Mahalnya biaya politik itu tidak terlepas dari dana yang digunakan untuk mendapatkan rekomendasi partai (perahu politik), biaya menggerakkan mesin partai, mendanai tim pemenangan, biaya kampanye online dan offline, sumbangan politik pada masyarakat, hingga pembayaran saksi di TPS.
Dengan politik yang berbiayai mahal itu maka lupakan yang namanya idealisme partai. Yang dicari oleh partai politik kemudian adalah orang yang bisa membiayai mesin partai apakah itu pengusaha, artis atau pelawak yang penting punya duit.
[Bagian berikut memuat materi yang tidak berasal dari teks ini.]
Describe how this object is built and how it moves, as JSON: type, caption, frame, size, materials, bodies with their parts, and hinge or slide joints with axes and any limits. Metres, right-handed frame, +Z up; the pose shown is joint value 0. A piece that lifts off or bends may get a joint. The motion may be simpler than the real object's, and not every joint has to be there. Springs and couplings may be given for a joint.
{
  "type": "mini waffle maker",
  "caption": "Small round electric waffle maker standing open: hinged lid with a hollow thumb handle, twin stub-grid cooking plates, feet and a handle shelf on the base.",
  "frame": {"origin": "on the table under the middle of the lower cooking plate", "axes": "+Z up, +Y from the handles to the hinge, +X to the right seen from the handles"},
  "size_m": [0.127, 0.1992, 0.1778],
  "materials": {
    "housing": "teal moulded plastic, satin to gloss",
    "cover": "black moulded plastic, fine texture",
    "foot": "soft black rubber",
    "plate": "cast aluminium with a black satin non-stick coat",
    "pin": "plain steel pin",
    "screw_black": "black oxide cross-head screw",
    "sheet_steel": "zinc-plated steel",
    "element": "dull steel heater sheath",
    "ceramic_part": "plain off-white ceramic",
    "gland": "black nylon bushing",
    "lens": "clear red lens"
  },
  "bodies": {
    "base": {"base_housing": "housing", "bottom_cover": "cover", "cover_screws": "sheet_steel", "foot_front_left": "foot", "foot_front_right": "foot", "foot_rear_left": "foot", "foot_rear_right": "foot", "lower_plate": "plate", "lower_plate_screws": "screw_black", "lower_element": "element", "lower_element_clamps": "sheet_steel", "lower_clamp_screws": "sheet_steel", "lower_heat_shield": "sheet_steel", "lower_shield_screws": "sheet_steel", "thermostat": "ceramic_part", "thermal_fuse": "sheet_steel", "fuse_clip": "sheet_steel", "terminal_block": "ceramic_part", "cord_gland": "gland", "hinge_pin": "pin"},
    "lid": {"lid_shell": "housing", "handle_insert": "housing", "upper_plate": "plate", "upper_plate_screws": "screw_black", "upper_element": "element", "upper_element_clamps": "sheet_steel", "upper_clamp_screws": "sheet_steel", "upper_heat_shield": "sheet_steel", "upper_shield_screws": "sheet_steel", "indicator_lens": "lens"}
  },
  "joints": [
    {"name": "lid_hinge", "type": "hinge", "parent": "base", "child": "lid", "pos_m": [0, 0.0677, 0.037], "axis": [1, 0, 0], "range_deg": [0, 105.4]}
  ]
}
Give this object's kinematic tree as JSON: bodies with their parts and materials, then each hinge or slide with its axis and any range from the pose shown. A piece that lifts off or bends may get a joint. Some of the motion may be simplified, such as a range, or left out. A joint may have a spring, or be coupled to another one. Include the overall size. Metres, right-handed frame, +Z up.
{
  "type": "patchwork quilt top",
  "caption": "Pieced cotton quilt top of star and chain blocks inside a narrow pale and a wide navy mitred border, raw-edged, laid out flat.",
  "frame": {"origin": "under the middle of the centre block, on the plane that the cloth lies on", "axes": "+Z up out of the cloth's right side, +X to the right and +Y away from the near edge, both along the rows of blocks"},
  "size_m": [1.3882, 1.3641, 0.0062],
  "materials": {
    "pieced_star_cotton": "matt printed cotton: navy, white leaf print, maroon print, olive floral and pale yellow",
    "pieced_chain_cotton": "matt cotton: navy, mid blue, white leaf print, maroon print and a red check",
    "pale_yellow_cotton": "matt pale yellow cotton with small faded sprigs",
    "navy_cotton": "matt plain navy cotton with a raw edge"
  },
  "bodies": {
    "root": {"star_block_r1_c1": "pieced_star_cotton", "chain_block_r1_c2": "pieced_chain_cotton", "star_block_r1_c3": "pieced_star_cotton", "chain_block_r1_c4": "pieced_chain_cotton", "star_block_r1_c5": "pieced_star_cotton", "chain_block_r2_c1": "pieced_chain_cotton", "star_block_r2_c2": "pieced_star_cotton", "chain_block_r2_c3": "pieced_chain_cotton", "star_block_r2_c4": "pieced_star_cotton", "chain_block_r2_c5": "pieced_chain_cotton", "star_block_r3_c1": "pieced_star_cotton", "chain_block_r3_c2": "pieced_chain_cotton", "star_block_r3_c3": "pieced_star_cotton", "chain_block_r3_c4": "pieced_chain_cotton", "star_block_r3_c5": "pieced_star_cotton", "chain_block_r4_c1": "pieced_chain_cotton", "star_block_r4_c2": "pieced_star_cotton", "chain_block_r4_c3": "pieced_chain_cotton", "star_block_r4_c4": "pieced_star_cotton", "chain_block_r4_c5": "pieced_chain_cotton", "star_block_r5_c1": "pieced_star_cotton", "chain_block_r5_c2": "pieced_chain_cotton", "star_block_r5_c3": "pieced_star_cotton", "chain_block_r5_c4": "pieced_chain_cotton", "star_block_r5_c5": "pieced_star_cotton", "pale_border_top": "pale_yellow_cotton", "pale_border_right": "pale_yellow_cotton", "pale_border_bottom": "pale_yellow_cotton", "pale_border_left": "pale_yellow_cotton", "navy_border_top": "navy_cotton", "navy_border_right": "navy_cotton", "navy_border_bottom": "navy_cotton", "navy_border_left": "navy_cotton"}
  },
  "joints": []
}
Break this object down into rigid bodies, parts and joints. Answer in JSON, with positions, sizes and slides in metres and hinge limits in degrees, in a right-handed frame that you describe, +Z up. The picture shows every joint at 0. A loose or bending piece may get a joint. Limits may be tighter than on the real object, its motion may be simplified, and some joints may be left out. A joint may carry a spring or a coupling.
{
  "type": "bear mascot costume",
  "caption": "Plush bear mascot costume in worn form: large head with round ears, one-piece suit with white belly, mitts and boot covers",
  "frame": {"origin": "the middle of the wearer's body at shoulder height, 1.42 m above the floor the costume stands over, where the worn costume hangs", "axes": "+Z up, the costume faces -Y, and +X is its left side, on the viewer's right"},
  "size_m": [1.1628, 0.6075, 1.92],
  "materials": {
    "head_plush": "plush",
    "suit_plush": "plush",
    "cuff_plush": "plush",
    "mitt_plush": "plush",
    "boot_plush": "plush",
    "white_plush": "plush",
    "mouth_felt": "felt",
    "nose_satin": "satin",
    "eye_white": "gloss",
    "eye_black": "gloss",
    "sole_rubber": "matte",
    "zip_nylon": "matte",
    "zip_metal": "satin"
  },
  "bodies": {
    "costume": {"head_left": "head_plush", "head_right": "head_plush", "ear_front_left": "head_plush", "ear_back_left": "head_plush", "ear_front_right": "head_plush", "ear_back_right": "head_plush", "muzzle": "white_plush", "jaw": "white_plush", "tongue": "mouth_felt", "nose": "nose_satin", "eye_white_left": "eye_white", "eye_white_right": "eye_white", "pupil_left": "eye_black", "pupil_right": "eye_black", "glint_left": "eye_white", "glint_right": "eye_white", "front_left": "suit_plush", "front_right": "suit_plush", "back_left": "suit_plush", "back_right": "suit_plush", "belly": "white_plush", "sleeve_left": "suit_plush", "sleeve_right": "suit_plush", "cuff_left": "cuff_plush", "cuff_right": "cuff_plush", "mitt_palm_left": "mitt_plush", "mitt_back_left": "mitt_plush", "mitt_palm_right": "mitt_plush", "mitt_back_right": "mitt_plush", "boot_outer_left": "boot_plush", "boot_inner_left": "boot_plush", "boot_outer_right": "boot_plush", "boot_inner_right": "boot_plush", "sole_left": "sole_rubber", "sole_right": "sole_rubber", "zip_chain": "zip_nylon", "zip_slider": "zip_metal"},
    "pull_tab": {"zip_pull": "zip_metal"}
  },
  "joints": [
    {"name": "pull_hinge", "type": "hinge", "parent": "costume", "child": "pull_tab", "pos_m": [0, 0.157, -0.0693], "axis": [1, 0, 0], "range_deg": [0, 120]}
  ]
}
Jadi bagaimana mengharapkan partai politik untuk memperjuangkan dan mewujudkan demokrasi, keadilan, kesejahteraan, keamanan, kedamaian dan persatuan, kalau ideologi pengusaha yang diusung partai politik adalah ideologi uang dan kekuasaan semata?
Apakah ada yang salah dengan pengusaha terjun ke Politik dan kemudian menjadi penguasa ?
Tidak ada yang salah karena semua tergantung kepada manusianya. Namun karena kecenderungan manusia adalah rakus dan tamak maka terjunnya pengusaha ke dalam politik praktis sangatlah berbahaya karena mereka tidak bisa lagi membedakan antara kepentingan publik dan kepentingan pribadi.
masuknya pengusaha di dalam partai politik dengan kemampuan modalnya yang besar, hampir bisa dipastikan ia akan menggegam kekuasaan yang luar biasa. para pengusaha yang telah berkuasa ini akan melupakan janji-janji yang telah mereka obral pada rakyat menjelang pemilihan umum. Mereka tidak lagi berfikir tentang rakyat, tetapi berpikir bagaimana kekuasaan, kursi jabatan, proyek, dan fasilitas negara diperoleh.
untuk apa mereka mencalonkan diri jadi Presiden, Gubernur, Walikota/Bupati kalo gajinya saja tidak bisa menutupi modal politiknya. Tentu mereka sudah bikin kalkulasi untung rugi. Namanya pengusaha !
Mereka sebenarnya mengincar APBN/APBD yang nilainya mencapai ribuan triliun, lalu dengan kekayaan sumber daya alam yang sangat luar biasa mulai dari tambang, kehutanan dan perkebunan yang tersebar di seluruh wilayah Indonesia yang sangat luas adalah lahan bisnis yang sangat menggiurkan. Itulah yang mereka incar. Mereka tentunya akan membuat regulasi yang bisa melancarkan bisnisnya, tak peduli regulasi yang diterbitkkan itu bakal menyengsarakan rakyat atau merusak lingkungan, yang penting pengusaha bisa cuan banyak.
Memang tidak semua pengusaha yang berpolitik berdampak negatif. Namun pengalaman empirik di negara berkembang bahkan negara maju menunjukkan, kemungkinan tabiat koruptif dari dwifungsi itu justru semakin membesar. Karena umumnya, motivasi utama para pengusaha atau 'taipan' berpolitik adalah guna mempertahankan kepentingan bisnisnya.
Apa yang terjadi Ketika tidak ada lagi pemisahan antara penguasa dan pengusaha ?
Ketika elit politik dan pebisnis/pengusaha menyatu maka inilah yang kemudian melahirkan oligarki. Oligarki akan selalu melanggengkan dan memperbesar kekuasaan maka yang akan menjadi korban adalah mayarakat. Oligarki sangat ditentukan oleh power (kekuasaan), kekayaan dan status. Dampak dari adanya oligarki adalah hukum yang tunduk pada penguasa dan timbulnya figur yang lebih dominan dalam menentukan jalannya pemerintahan. Disinilah hukum kemudian dapat digunakan untuk kepentingan dan kekuatan politik yang berkuasa. Ketika Hukum sudah ditunggangi oleh oligarki maka penegakan hukum hanya ribut dipermukaan. Kita hanya disibukkan dengan penanganan korupsi kecil-kecilan sementara korupsi besar-besaran tidak pernah disentuh dan dibicarakan. Kalaupun ada satu dua korupsi besar yang ditangani maka tentunya itu adalah korupsi yang dilakukan oleh lawan politik penguasa yang berkuasa.